Give the data again, word for word.

— start Dataset extract —

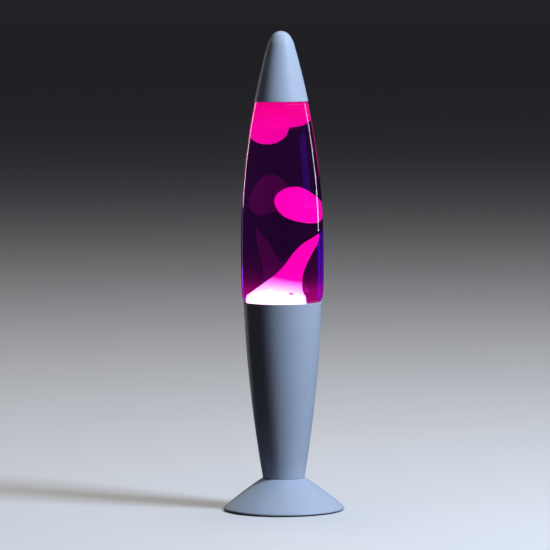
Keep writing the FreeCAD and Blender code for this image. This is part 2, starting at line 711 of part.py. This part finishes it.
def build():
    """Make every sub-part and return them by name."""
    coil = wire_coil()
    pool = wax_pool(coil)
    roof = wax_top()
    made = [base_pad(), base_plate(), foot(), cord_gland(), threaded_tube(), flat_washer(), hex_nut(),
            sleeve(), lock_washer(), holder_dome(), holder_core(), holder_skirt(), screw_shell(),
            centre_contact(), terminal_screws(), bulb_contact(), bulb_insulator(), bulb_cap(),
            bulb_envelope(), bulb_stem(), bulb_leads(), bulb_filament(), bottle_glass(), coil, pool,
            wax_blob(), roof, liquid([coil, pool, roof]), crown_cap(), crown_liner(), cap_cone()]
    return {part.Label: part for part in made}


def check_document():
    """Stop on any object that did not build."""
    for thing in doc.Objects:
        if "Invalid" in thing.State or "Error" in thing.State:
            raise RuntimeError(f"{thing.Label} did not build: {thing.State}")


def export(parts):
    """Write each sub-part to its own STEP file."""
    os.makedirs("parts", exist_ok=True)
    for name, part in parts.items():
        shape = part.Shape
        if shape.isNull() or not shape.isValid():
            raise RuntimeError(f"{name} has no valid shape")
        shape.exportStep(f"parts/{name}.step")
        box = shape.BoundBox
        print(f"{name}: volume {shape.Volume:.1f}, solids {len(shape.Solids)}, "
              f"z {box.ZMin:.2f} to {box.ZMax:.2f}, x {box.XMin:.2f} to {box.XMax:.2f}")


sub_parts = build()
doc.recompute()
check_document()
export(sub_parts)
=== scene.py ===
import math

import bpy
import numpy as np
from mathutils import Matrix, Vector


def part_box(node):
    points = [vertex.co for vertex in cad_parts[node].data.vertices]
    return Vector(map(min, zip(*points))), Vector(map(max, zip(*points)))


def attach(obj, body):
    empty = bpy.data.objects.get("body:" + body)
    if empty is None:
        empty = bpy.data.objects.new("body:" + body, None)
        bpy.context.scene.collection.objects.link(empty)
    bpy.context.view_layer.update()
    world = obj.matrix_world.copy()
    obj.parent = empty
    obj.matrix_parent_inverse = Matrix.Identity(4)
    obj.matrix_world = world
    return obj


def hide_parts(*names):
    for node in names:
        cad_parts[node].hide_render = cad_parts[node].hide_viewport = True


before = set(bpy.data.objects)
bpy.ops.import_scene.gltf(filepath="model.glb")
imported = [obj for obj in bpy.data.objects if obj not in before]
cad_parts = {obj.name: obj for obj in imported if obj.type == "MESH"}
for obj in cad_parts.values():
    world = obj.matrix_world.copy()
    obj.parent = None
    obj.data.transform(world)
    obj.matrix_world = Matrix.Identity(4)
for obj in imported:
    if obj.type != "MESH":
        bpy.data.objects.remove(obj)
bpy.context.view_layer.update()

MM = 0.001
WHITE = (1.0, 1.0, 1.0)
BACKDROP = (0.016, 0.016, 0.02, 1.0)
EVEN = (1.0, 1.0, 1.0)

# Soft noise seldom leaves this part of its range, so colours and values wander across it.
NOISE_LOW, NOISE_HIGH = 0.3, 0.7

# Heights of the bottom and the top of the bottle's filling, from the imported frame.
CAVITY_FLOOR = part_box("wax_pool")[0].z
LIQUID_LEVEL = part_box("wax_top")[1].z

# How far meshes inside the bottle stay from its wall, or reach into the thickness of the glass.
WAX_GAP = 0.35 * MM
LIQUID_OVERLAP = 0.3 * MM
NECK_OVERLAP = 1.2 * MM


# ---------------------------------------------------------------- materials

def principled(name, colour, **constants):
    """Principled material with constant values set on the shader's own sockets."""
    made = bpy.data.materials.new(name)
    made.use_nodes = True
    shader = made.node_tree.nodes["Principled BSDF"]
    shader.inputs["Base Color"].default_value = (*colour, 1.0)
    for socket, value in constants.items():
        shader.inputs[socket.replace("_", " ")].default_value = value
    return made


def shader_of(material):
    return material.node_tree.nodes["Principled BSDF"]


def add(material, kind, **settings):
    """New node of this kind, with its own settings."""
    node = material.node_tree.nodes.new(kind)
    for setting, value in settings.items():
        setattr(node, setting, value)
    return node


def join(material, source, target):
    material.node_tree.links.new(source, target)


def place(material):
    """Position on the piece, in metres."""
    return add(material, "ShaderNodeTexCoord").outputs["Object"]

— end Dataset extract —

• Correct result:
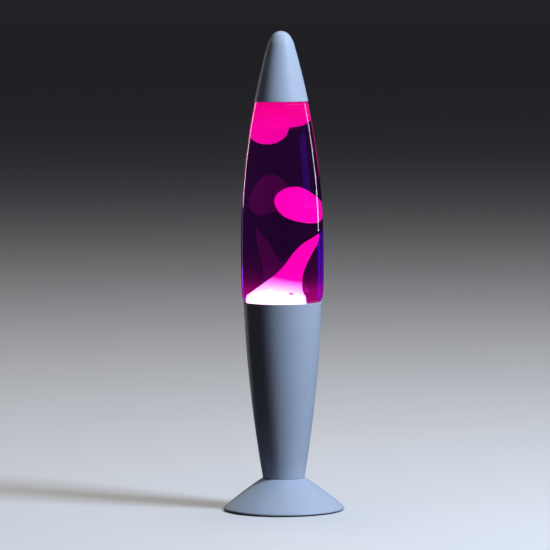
Keep writing the FreeCAD and Blender code for this image. This is part 2, starting at line 711 of part.py. This part finishes it.
def build():
    """Make every sub-part and return them by name."""
    coil = wire_coil()
    pool = wax_pool(coil)
    roof = wax_top()
    made = [base_pad(), base_plate(), foot(), cord_gland(), threaded_tube(), flat_washer(), hex_nut(),
            sleeve(), lock_washer(), holder_dome(), holder_core(), holder_skirt(), screw_shell(),
            centre_contact(), terminal_screws(), bulb_contact(), bulb_insulator(), bulb_cap(),
            bulb_envelope(), bulb_stem(), bulb_leads(), bulb_filament(), bottle_glass(), coil, pool,
            wax_blob(), roof, liquid([coil, pool, roof]), crown_cap(), crown_liner(), cap_cone()]
    return {part.Label: part for part in made}


def check_document():
    """Stop on any object that did not build."""
    for thing in doc.Objects:
        if "Invalid" in thing.State or "Error" in thing.State:
            raise RuntimeError(f"{thing.Label} did not build: {thing.State}")


def export(parts):
    """Write each sub-part to its own STEP file."""
    os.makedirs("parts", exist_ok=True)
    for name, part in parts.items():
        shape = part.Shape
        if shape.isNull() or not shape.isValid():
            raise RuntimeError(f"{name} has no valid shape")
        shape.exportStep(f"parts/{name}.step")
        box = shape.BoundBox
        print(f"{name}: volume {shape.Volume:.1f}, solids {len(shape.Solids)}, "
              f"z {box.ZMin:.2f} to {box.ZMax:.2f}, x {box.XMin:.2f} to {box.XMax:.2f}")


sub_parts = build()
doc.recompute()
check_document()
export(sub_parts)
=== scene.py ===
import math

import bpy
import numpy as np
from mathutils import Matrix, Vector


def part_box(node):
    points = [vertex.co for vertex in cad_parts[node].data.vertices]
    return Vector(map(min, zip(*points))), Vector(map(max, zip(*points)))


def attach(obj, body):
    empty = bpy.data.objects.get("body:" + body)
    if empty is None:
        empty = bpy.data.objects.new("body:" + body, None)
        bpy.context.scene.collection.objects.link(empty)
    bpy.context.view_layer.update()
    world = obj.matrix_world.copy()
    obj.parent = empty
    obj.matrix_parent_inverse = Matrix.Identity(4)
    obj.matrix_world = world
    return obj


def hide_parts(*names):
    for node in names:
        cad_parts[node].hide_render = cad_parts[node].hide_viewport = True


before = set(bpy.data.objects)
bpy.ops.import_scene.gltf(filepath="model.glb")
imported = [obj for obj in bpy.data.objects if obj not in before]
cad_parts = {obj.name: obj for obj in imported if obj.type == "MESH"}
for obj in cad_parts.values():
    world = obj.matrix_world.copy()
    obj.parent = None
    obj.data.transform(world)
    obj.matrix_world = Matrix.Identity(4)
for obj in imported:
    if obj.type != "MESH":
        bpy.data.objects.remove(obj)
bpy.context.view_layer.update()

MM = 0.001
WHITE = (1.0, 1.0, 1.0)
BACKDROP = (0.016, 0.016, 0.02, 1.0)
EVEN = (1.0, 1.0, 1.0)

# Soft noise seldom leaves this part of its range, so colours and values wander across it.
NOISE_LOW, NOISE_HIGH = 0.3, 0.7

# Heights of the bottom and the top of the bottle's filling, from the imported frame.
CAVITY_FLOOR = part_box("wax_pool")[0].z
LIQUID_LEVEL = part_box("wax_top")[1].z

# How far meshes inside the bottle stay from its wall, or reach into the thickness of the glass.
WAX_GAP = 0.35 * MM
LIQUID_OVERLAP = 0.3 * MM
NECK_OVERLAP = 1.2 * MM


# ---------------------------------------------------------------- materials

def principled(name, colour, **constants):
    """Principled material with constant values set on the shader's own sockets."""
    made = bpy.data.materials.new(name)
    made.use_nodes = True
    shader = made.node_tree.nodes["Principled BSDF"]
    shader.inputs["Base Color"].default_value = (*colour, 1.0)
    for socket, value in constants.items():
        shader.inputs[socket.replace("_", " ")].default_value = value
    return made


def shader_of(material):
    return material.node_tree.nodes["Principled BSDF"]


def add(material, kind, **settings):
    """New node of this kind, with its own settings."""
    node = material.node_tree.nodes.new(kind)
    for setting, value in settings.items():
        setattr(node, setting, value)
    return node


def join(material, source, target):
    material.node_tree.links.new(source, target)


def place(material):
    """Position on the piece, in metres."""
    return add(material, "ShaderNodeTexCoord").outputs["Object"]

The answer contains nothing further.